For instance, in the case of retailers, the review is not for the user’s opinion about the store or its merchandise. With this in mind, it is extremely important to carefully select the wording of the review prompt and the timing for when it will appear (a prompt interrupting a player in the middle of a game will leave a sour taste in their mouth and could lead to a poor review, even if they’re enjoying the game).
Building in review prompts can also provide development teams with valuable insight to improve the app’s quality, fix real-world issues and enhance the app’s UI to more closely align with real user needs. Improving the app can lead to a chain of events, ideally resulting in better reviews, more downloads, longer use and higher conversion rates—all of which will help increase you app store ranking.

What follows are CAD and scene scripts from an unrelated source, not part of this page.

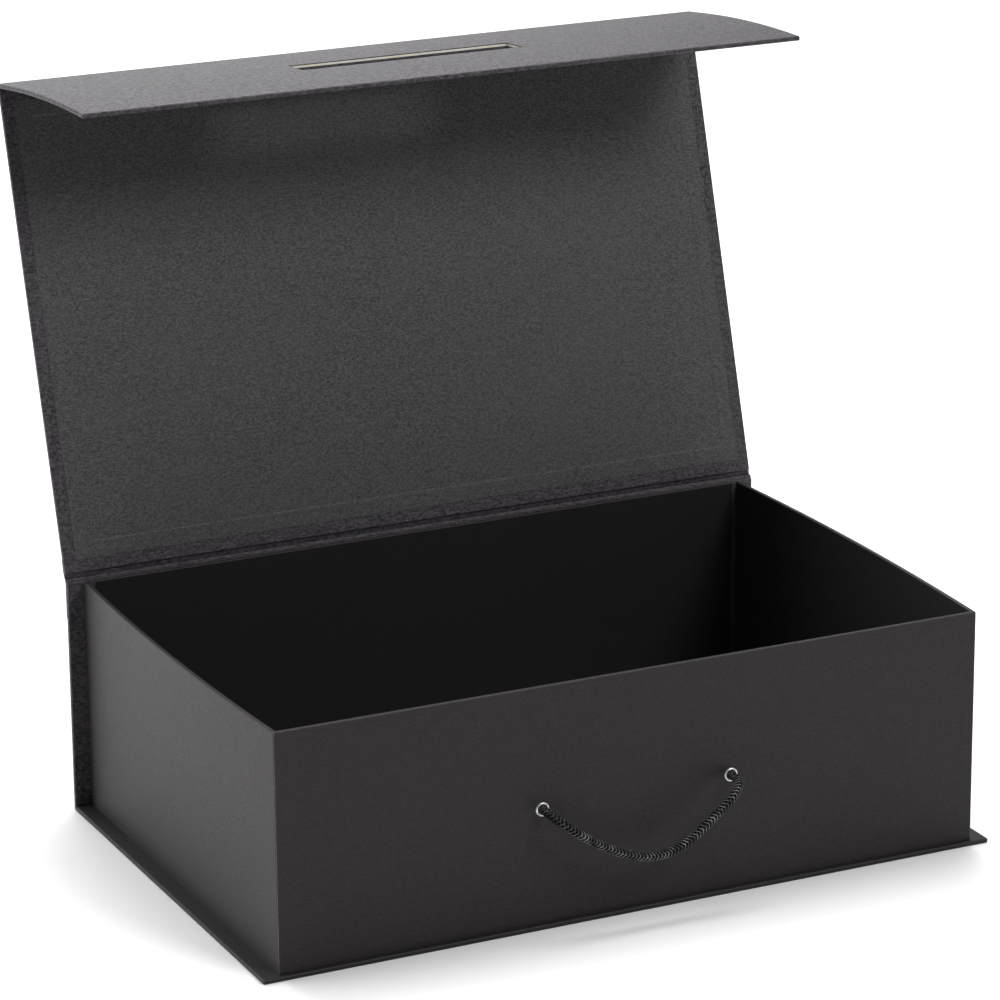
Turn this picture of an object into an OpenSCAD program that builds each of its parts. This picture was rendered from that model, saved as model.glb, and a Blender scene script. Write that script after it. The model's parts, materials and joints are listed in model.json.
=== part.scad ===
// Book-style rigid gift box: a tray on a base board, a lid that hinges on the
// spine behind the tray, a front flap on the lid with a slot, and a rope
// handle that comes out of two eyelets in the tray's front wall.
// Origin: centre of the underside. +Z up, +X to the right, the front faces -Y.

/* [Stock] */
// Thickness of the grey board
board_t = 2; // [1.5:0.1:3]
// Thickness of the covering paper
paper_t = 0.25; // [0.15:0.05:0.4]
// Width of the paper folded over behind each board's edge
turn_in = 15; // [8:1:25]

/* [Tray] */
// Outside width of the tray
tray_w = 390; // [280:1:500]
// Outside depth of the tray
tray_d = 254; // [180:1:340]
// Height of the tray above the base
tray_h = 125; // [90:0.5:180]
// Width of the paper tab in each inner corner
corner_tab_w = 3; // [2:0.5:25]

/* [Case] */
// How far the base, spine and lid stand out past each side of the tray
side_ledge = 9; // [4:0.5:20]
// How far the base stands out in front of the tray
front_ledge = 2.5; // [0.5:0.5:6]
// Air between closed lid or flap and the tray
close_gap = 0.3; // [0.2:0.05:1]
// Air between a hinge fold and the board ends beside it
seam_gap = 0.35; // [0.2:0.05:1]
// How far the lid's hinge line lies behind the spine's back face
hinge_set_back = 0.85; // [0.6:0.05:1.1]
// Height of the paper strip that holds the lid's hinge to the spine
hinge_leg_h = 20; // [10:1:40]
// Air between the closed flap's lower edge and the base
flap_lift = 1.5; // [0.5:0.5:6]
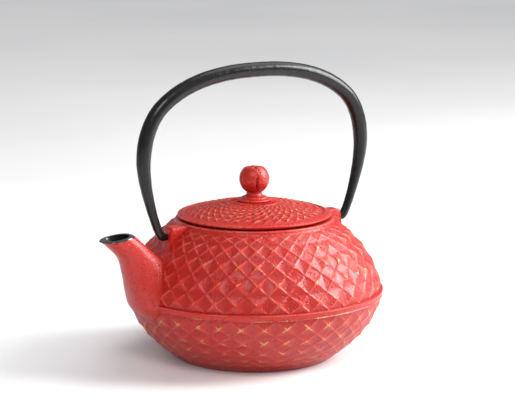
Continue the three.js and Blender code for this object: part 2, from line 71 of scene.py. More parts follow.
# %% Grids, faces and meshes
def skin(grid, across=None, loop=False):
    """Triangles over a grid of shape (rows, columns, 3) whose columns close into rings.
    Each square is cut from its first corner, or the other way where `across` is true. With `loop`
    the last row joins the first; otherwise a fan round an added middle point closes each end."""
    rows, columns = grid.shape[:2]
    points = grid.reshape(-1, 3)
    number = np.arange(rows * columns).reshape(rows, columns)
    low = number if loop else number[:-1]
    high = np.roll(number, -1, 0) if loop else number[1:]
    low_next, high_next = np.roll(low, -1, 1), np.roll(high, -1, 1)
    cut = np.zeros(low.shape, bool) if across is None else across
    cut = cut[..., None]
    first = np.where(cut, np.stack([low, low_next, high], -1), np.stack([low, low_next, high_next], -1))
    second = np.where(
        cut, np.stack([low_next, high_next, high], -1), np.stack([low, high_next, high], -1)
    )
    faces = [first.reshape(-1, 3), second.reshape(-1, 3)]
    if not loop:
        bottom, top = rows * columns, rows * columns + 1
        points = np.vstack([points, grid[0].mean(0), grid[-1].mean(0)])
        start, end = number[0], number[-1]
        faces.append(np.stack([np.full(columns, bottom), np.roll(start, -1), start], -1))
        faces.append(np.stack([np.full(columns, top), end, np.roll(end, -1)], -1))
    return points, np.vstack(faces)


def around(turn, radius, height):
    """Points at the given angles about the Z axis: x = r cos a, y = r sin a, z = height."""
    return np.stack([radius * np.cos(turn), radius * np.sin(turn), height + 0 * turn], -1)


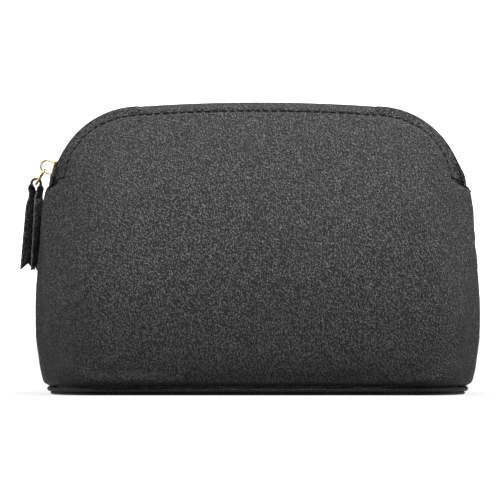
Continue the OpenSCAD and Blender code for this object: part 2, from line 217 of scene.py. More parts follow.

An easy way to collect this crucial information that will help improve your app is to further prompt any user who submits a rating of two-stars or lower to detail the reasons for their low rating. While not ever low reviewer will elaborate in a meaningful and helpful way, you are likely to get some useful information. Even comments as seemingly simple as “this isn’t the app I thought it was” should tip you off to issues with your app title, keywords or description when submitted enough.
App Store Optimization stands to become an important facet of marketing in the future as the usage of mobile devices rises. Familiarity with the most significant factors in app ranking is a necessity for those aiming to distinguish their apps from their competitors' and achieve high visibility in the app store.